Practice Relating to Rule 99. Deprivation of Liberty
Section B. Deprivation of liberty in accordance with legal procedures
Peru’s IHL and Human Rights Manual (2010), in a section on the human rights obligations of the security forces, states: “Each person has the right to liberty and security; he or she may not be subjected to arbitrary detention or imprisonment. Deprivation of liberty is only allowed … in accordance with the established procedures.”
In 2009, in the Fujimori case, the Special Criminal Chamber of Peru’s Supreme Court of Justice was called upon to decide whether the former Peruvian president was criminally responsible for acts committed in 1991 and 1992 in the context of anti-terror operations. He was charged with various offences under domestic criminal law, including the abduction of two officials after his coup d’état in 1992. The Court summarized the facts as follows:
1. … [X] … was deprived of his liberty by heavily armed military personnel and SIE [Army Intelligence Service] personnel … Subsequently, and without being given any notification or information as to the [legal] process initiated against him and in a context that saw the democratic system being disrupted [as a result of the coup d’état], he was forcefully transferred to military units of the SIE where he was stealthily taken to the detention facilities in the basement. In the morning of the next day, … he eventually regained his liberty …
2. … [Y] was forcefully taken to the basements of the SIE without any judicial order, formal notification of the charges against him, or any other previous information, thus violating the regular procedural rules. … [H]e was investigated for [alleged] terrorism [offences] but, unusually, remained deprived of his liberty in SIE units. Although DINCOTE [the National Counterterrorism Directorate] declared his innocence on the third of August , he remained in detention without any justification or explication until the fifth of August  when he was able to flee with the help of unidentified individuals.

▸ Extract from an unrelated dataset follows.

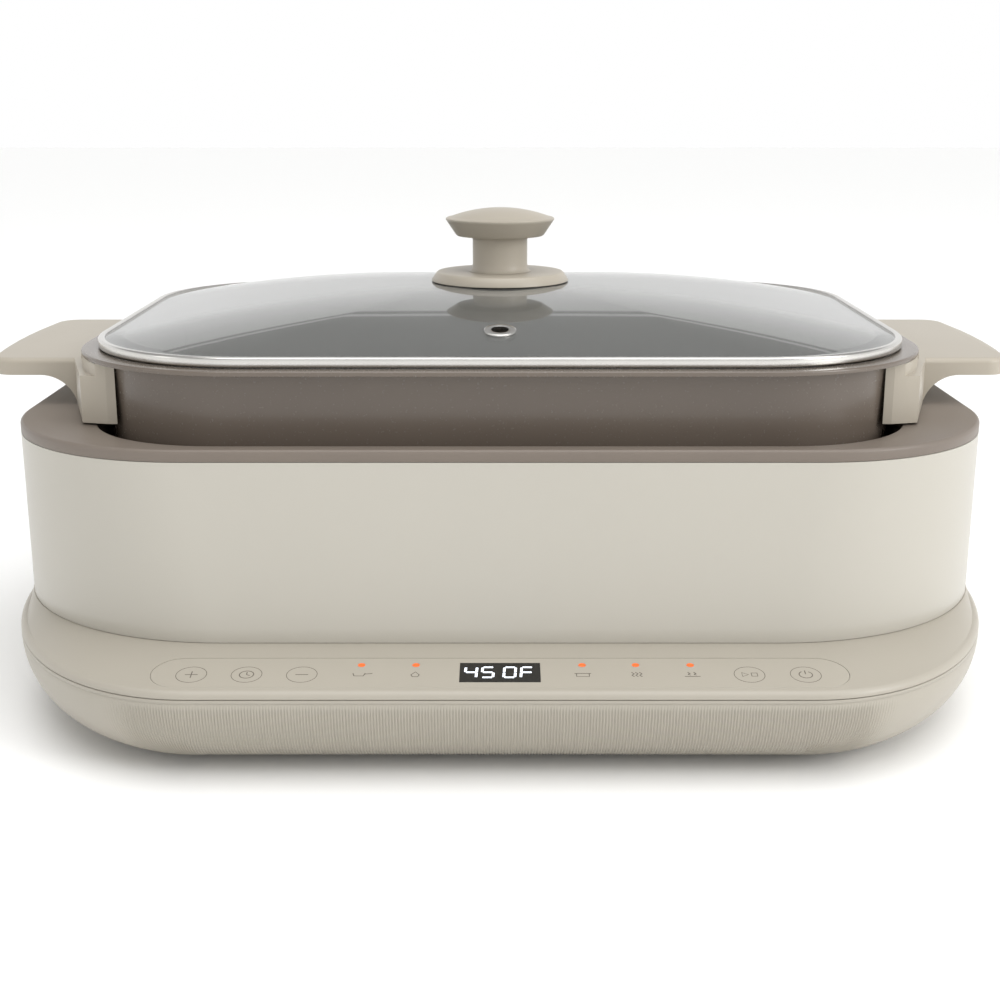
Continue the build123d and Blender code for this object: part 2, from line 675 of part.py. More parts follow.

Drawing on the domestic criminal law in force at the time when the alleged events took place, the court held:
The destruction of the rule of law which resulted from the establishment of the so-called “National Emergency and Reconstruction Government”, which by its very nature undermined the constitutional order … , does not constitute a sufficient reason under criminal law to justify or, at any rate, excuse a rebellion and the abductions that took place to “consolidate” the new dictatorial regime.
[footnotes in original omitted]
The defence put forward the following justification for the deprivation of liberty:
The Defence argues that the physical liberty was suspended because a State of Emergency had been declared by Presidential Decree number 019-92-DE-CCFFAA of 28 March 1992 which suspended not only the right to liberty, but also the protection from detention and the protection of habeas corpus
In response to this argument, the court found:
687. This reasoning is not acceptable either for the following reasons:
1. It is correct that Lima and El Callaro were in a State of Emergency in accordance with Presidential Decree number 019-92-DE-CCFFAA, which … suspended the constitutional guarantees set out in paragraphs 7), 9), 10) and 20-g) of Article 20 of the 1979 Constitution. At the same time, Law number 24150 and Legislative Decree number 7649 gave the armed forces control over the internal order. …
2. … [P]ersonal liberty, reflected in the fundamental right to be free from detention by a political authority except based on legal reasons and subject to remand [hearings], was specifically suspended, not derogated, after the State of Emergency had been declared (strictly speaking, the State of Emergency had been prorogated) (in any case, not the constitutional right of the individual is suspended, but its full and effective exercise). In such circumstances, the State of Emergency does not wipe out the legally protected good of personal liberty. It merely gives rise to a type of authorization to restrict the liberty of an individual under certain conditions. … Therefore, the legally protected good remains in force and must continue to be respected, except within the legally authorized limits.
Nevertheless, the legal guarantee of habeas corpus cannot be suspended …
3. By its very nature, the State of Emergency is declared in defence of the constitutional order and the value system protected and recognized by this order … A State of Emergency may not be invoked to justify the beginning or consolidation of a coup d’état which in and of itself negates the constitutional order, even less so when it concerns citizens who are not related to any terrorist subversion.
4. Not only was the victim [X] not linked to the terrorist subversion, but the authorities and officials who ordered and carried out his deprivation of liberty also acted outside the law. They also acted outside their powers under the State of Emergency as their acts were not in line with the principles and reasons that justify the State of Emergency as an indispensable institution in a democratic society. Such conduct … amounts to the crime of abduction and, as such, must be prosecuted and, in this case, punished.
[footnotes in original omitted]
The Court further held:
[In the present two cases of deprivation of liberty, it] is particularly relevant that public officials acted in a context of outright deviation from the law. They were not pursuing private goals, but used the means of the State in order to strengthen an unconstitutional regime or, in the second case, in order to arbitrarily persecute an individual, incorrectly alleging that the victim [X] had committed serious offences against public order or, in the second case [of Y], serious offences against national security.